• **Dataset section**:
---*---

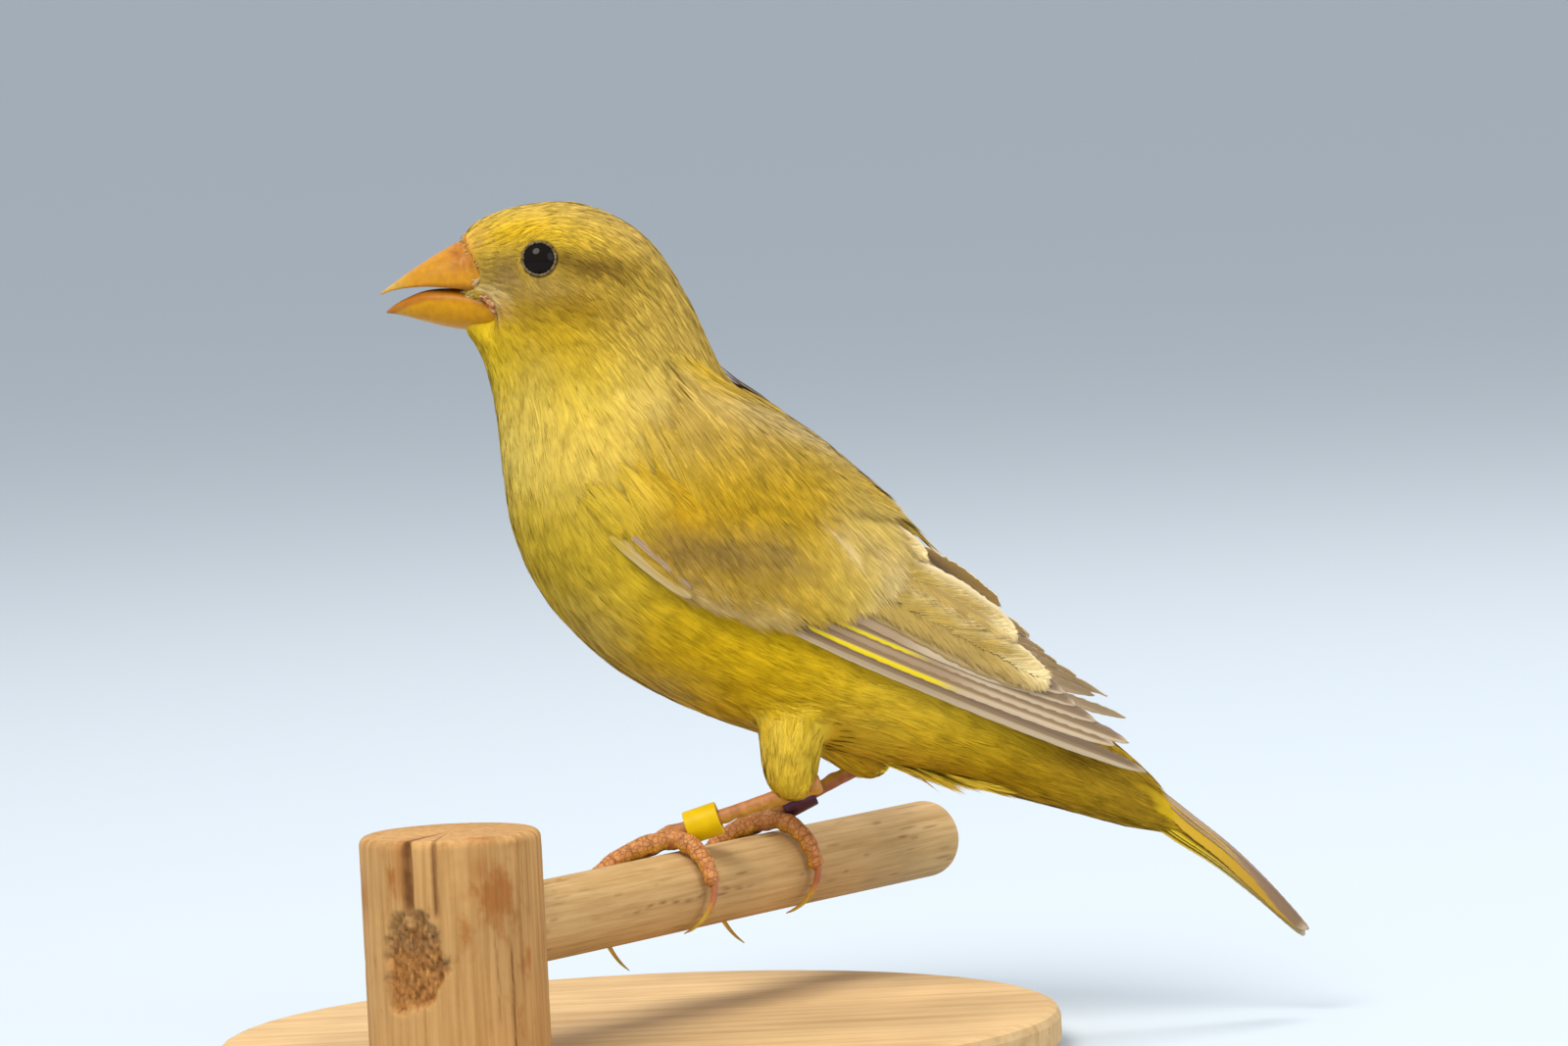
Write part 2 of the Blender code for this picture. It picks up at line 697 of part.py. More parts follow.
# The folded wing under its feathers: along, lower edge, upper edge and height of its core
WING_CORE = (
    (-1.2, 0.6, 3.4, 0.5),
    (2.0, -1.6, 9.5, 1.3),
    (8.0, -2.4, 15.0, 1.7),
    (16.0, -2.0, 16.0, 1.7),
    (24.0, -1.2, 14.6, 1.5),
    (32.0, -0.8, 12.4, 1.1),
    (40.0, -0.6, 9.8, 0.8),
    (47.0, -0.3, 7.0, 0.6),
)

# Tiers of the wing: first root, last root, first tip, last tip, how many, widths below and above, heights
TIERS = {
    "primary": {
        "roots": ((20.0, -0.4), (26.0, 4.2)), "tips": ((68.0, 0.0), (55.0, 4.0)), "count": 7, "low": 0.9, "high": 1.7,
        "heights": {"root": 0.5, "tip": 0.45, "tilt": 0.14, "crown": 0.16}, "rise": 0.07, "bend": -0.5, "outline": "flight",
    },
    "secondary": {
        "roots": ((18.0, 2.2), (18.0, 5.0)), "tips": ((50.4, 2.7), (52.2, 4.2)), "count": 2, "low": 1.3, "high": 2.0,
        "heights": {"root": 0.9, "tip": 0.8, "tilt": 0.14, "crown": 0.2}, "rise": 0.08, "bend": -0.5, "outline": "flight",
    },
    "tertial": {
        "roots": ((17.0, 6.6), (16.0, 13.2)), "tips": ((51.8, 4.3), (33.0, 11.6)), "count": 4, "low": 2.5, "high": 2.3,
        "heights": {"root": 1.1, "tip": 0.9, "tilt": 0.15, "crown": 0.25}, "rise": 0.1, "bend": 0.6, "outline": "broad",
    },
    "greater_covert": {
        "roots": ((10.0, -0.6), (14.0, 10.5)), "tips": ((24.0, 0.0), (31.5, 9.0)), "count": 7, "low": 1.5, "high": 1.6,
        "heights": {"root": 1.2, "tip": 1.15, "tilt": 0.12, "crown": 0.25}, "rise": 0.03, "bend": 0.3, "outline": "broad",
    },
    "median_covert": {
        "roots": ((3.0, -0.6), (6.0, 9.5)), "tips": ((14.8, -0.9), (21.0, 9.8)), "count": 5, "low": 1.8, "high": 2.0,
        "heights": {"root": 1.2, "tip": 1.55, "tilt": 0.1, "crown": 0.2}, "rise": 0.02, "bend": 0.3, "outline": "broad",
    },
    "alula": {
        "roots": ((-1.0, 1.4), (0.0, 2.2)), "tips": ((9.3, -2.2), (8.2, -0.4)), "count": 2, "low": 0.8, "high": 1.0,
        "heights": {"root": 0.9, "tip": 1.4, "tilt": 0.1, "crown": 0.15}, "rise": 0.1, "bend": 0.2, "outline": "flight",
    },
}
# The far wing lies a little higher and further forward than the near one
FAR_SHORTER = 0.935
FAR_LIFT = 0.0009


def wing_place(place, side):
    along, up = place
    if side > 0 and along > 0:
        return along * FAR_SHORTER, up + along * along * FAR_LIFT
    return along, up


def make_wing(name, side, body_clear):
    rows = np.array(WING_CORE, float)
    rings = []
    for at in np.linspace(0, len(rows) - 1, 13):
        along, low, high, height = smooth_row(rows, at)
        ring = []
        for j in range(7):
            share = j / 6
            crown = height * (0.3 + 0.7 * math.sin(math.pi * share) ** 0.5)
            flat = on_cloak(wing_point(*wing_place((along, low + (high - low) * share), side), 0, side), crown, side)
            ring.append(flat)
        for j in range(6, -1, -1):
            share = j / 6
            depth = -1.4 if along < 40 else -0.1
            flat = on_cloak(wing_point(*wing_place((along, low + (high - low) * share), side), 0, side), depth, side)
            ring.append(flat)
        rings.append(ring)
    wing = loft(name, rings, "wing_feathers")
    vanes = []
    for tier, plan in TIERS.items():
        for i in range(plan["count"]):
            share = i / max(plan["count"] - 1, 1)
            root = tuple(a + (b - a) * share for a, b in zip(*plan["roots"]))
            tip = tuple(a + (b - a) * share for a, b in zip(*plan["tips"]))
            heights = dict(plan["heights"])
            heights["root"] += plan["rise"] * i
            heights["tip"] += plan["rise"] * i
            vanes.append(
                wing_vane(
                    tier, side, wing_place(root, side), wing_place(tip, side),
                    plan["low"], plan["high"], heights, plan["outline"], plan["bend"],
                )
            )
    fuse(wing, vanes)
    cut(wing, body_clear, keep_cutter=True)
    return keep_largest(wing)


# The tail's middle line as x and z, its core, and the layout of its six pairs of feathers
TAIL_LINE = ((50.6, 26.9), (55.0, 23.5), (60.0, 19.6), (65.0, 14.75), (69.3, 9.9))
TAIL_PAIRS = 6
TAIL_CORE = ((50.55, 4.9, 2.9), (53.0, 4.2, 3.4), (56.0, 3.0, 3.5), (58.5, 1.6, 3.2))


def tail_point(share):
    """A point of the tail's middle line and the line's own upward normal there."""
    rows = np.array(TAIL_LINE, float)
    x, z = smooth_row(rows, share * (len(rows) - 1))
    ahead = smooth_row(rows, min(share + 0.02, 1) * (len(rows) - 1))
    behind = smooth_row(rows, max(share - 0.02, 0) * (len(rows) - 1))
    line = Vector((ahead[0] - behind[0], 0, ahead[1] - behind[1])).normalized()
    normal = Vector((-line.z, 0, line.x))
    return Vector((x, 0, z)), normal


def tail_vane(side, pair):
    """One tail feather: the middle pair lies on top, and each outer one lies lower and further out."""
    length = 0.955 + 0.045 * math.sin(math.pi * pair / 5)
    start = 0.04
    shares = [start + (length - start) * row[0] for row in OUTLINES["flight"]]
    spread = [0.28 + pair * (0.34 + 0.34 * share) for share in shares]
    depth = [1.75 - 1.4 * share for share in shares]
    droop = [half * (1 - 2 * pair / (TAIL_PAIRS - 1)) for half in depth]

    def frame_of(i, across, height):
        place, normal = tail_point(shares[i])
        y = side * (spread[i] + across)
        if side * y < 0.0 and pair > 0:
            y = 0.0
        roof = -0.22 * max(across, 0)
        return place + normal * (droop[i] + height + roof) + Vector((0, y, 0))

    heights = {"root": 0.25, "tip": 0.25, "tilt": 0.0, "crown": 0.1}
    return vane("rectrix", shares, frame_of, "flight", 1.0 if pair else 0.9, 1.35, heights, "tail_feathers")


def make_tail(body_clear):
    rows = np.array(TAIL_CORE, float)
    rings = []
    line = np.array(TAIL_LINE, float)
    for at in np.linspace(0, len(rows) - 1, 6):
        x, tall, half = smooth_row(rows, at)
        share = float(np.interp(x, line[:, 0], np.linspace(0, 1, len(line))))
        place, normal = tail_point(max(share, 0.0))
        ring = []
        for j in range(16):
            turn = 2 * math.pi * j / 16
            ring.append(place + normal * (tall / 2 * math.cos(turn)) + Vector((0, half * math.sin(turn), 0)))
        rings.append(ring)
    tail = loft("tail", rings, "tail_feathers")
    vanes = [tail_vane(side, pair) for pair in range(TAIL_PAIRS) for side in (-1, 1)]
    fuse(tail, vanes)
    cut(tail, body_clear, keep_cutter=True)
    return keep_largest(tail)


def make_perch():
    """The dowel, rounded at its free end, in a socket of its post on the round base."""
    direction = Vector((math.cos(PERCH_TURN), math.sin(PERCH_TURN), 0))
    post_at = -direction * POST_DISTANCE
    bpy.ops.mesh.primitive_cylinder_add(vertices=48, radius=BASE_RADIUS * MM, depth=BASE_THICK * MM)
    base = bpy.context.object
    base.location = (-direction * BASE_DISTANCE + Vector((0, 0, BASE_THICK / 2))) * MM
    base.name = "stand_base"
    post_low = BASE_THICK + GAP
    post_tall = PERCH_HEIGHT + POST_RISE - post_low
    bpy.ops.mesh.primitive_cylinder_add(vertices=36, radius=POST_RADIUS * MM, depth=post_tall * MM)
    post = bpy.context.object
    post.location = (post_at + Vector((0, 0, post_low + post_tall / 2))) * MM
    post.name = "stand_post"
    start = -(POST_DISTANCE - POST_RADIUS + SOCKET_DEPTH)
    length = PERCH_END - start
    bpy.ops.mesh.primitive_cylinder_add(vertices=28, radius=PERCH_RADIUS * MM, depth=length * MM)
    dowel = bpy.context.object
    dowel.name = "perch_dowel"
    turn = direction.to_track_quat("Z", "Y").to_euler()
    dowel.rotation_euler = turn
    dowel.location = (direction * (start + length / 2) + Vector((0, 0, PERCH_HEIGHT))) * MM
    bpy.ops.mesh.primitive_cylinder_add(vertices=28, radius=(PERCH_RADIUS + GAP) * MM, depth=30 * MM)
    bore = bpy.context.object
    bore.rotation_euler = turn
    bore.location = (direction * (start - GAP + 15) + Vector((0, 0, PERCH_HEIGHT))) * MM
    for obj, finish, width, segments in (
        (base, "stand_wood", 1.2, 2),
        (post, "stand_wood", 1.6, 2),
        (dowel, "perch_wood", 1.2, 2),
        (bore, "stand_wood", 0, 0),
    ):
        adopt(obj)
        obj.data.materials.append(material(finish))
        obj.data.shade_smooth()
        if width:
            edge = obj.modifiers.new("rounded", "BEVEL")
            edge.width = width * MM
            edge.segments = segments
            edge.limit_method = "ANGLE"
            edge.angle_limit = math.radians(60)
    as_mesh(post)
    cut(post, bore)


clear_scene()
bird_parts = named_collection("canary")
make_perch()
make_head(make_body())
BODY_CLEAR_END = len(BODY) - 1 + 0.07
whole_body = body_piece("body_clear", 4.0, BODY_CLEAR_END, "yellow_feathers", 40, GAP)
for leg_side in ("left", "right"):
    make_leg(leg_side, whole_body)
make_wing("wing_left", -1, whole_body)
make_wing("wing_right", 1, whole_body)
make_tail(whole_body)
bpy.data.objects.remove(whole_body)
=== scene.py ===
"""The looks of the perched canary: skin, coat, wings, tail, bill, eyes, legs, rings, perch and stand.

Profiles are read in millimetres, as in the part's source, and become metres where a mesh is made.
"""

import math

import bmesh
import bpy
import numpy as np
from mathutils import Matrix, Vector, noise
from mathutils.bvhtree import BVHTree
from mathutils.kdtree import KDTree


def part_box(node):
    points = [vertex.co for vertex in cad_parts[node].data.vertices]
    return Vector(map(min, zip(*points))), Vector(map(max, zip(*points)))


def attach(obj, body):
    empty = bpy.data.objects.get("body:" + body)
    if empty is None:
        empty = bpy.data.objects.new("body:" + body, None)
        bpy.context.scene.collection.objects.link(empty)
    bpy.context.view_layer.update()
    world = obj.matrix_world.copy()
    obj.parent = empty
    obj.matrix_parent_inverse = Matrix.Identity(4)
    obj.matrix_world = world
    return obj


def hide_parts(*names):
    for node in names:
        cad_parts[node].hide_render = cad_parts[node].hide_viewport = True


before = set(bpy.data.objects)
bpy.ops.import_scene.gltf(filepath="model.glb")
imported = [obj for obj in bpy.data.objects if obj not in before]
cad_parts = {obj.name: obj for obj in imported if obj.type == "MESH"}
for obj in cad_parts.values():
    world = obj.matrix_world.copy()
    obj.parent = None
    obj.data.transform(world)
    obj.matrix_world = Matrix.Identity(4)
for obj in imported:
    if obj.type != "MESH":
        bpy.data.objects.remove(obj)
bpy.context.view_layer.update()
MM = 0.001
SEED = 11
random = np.random.default_rng(SEED)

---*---

• **What needs to be done**:
Give only the count of lines in which the string "Identity" appears.

• **Solution to the problem**:
2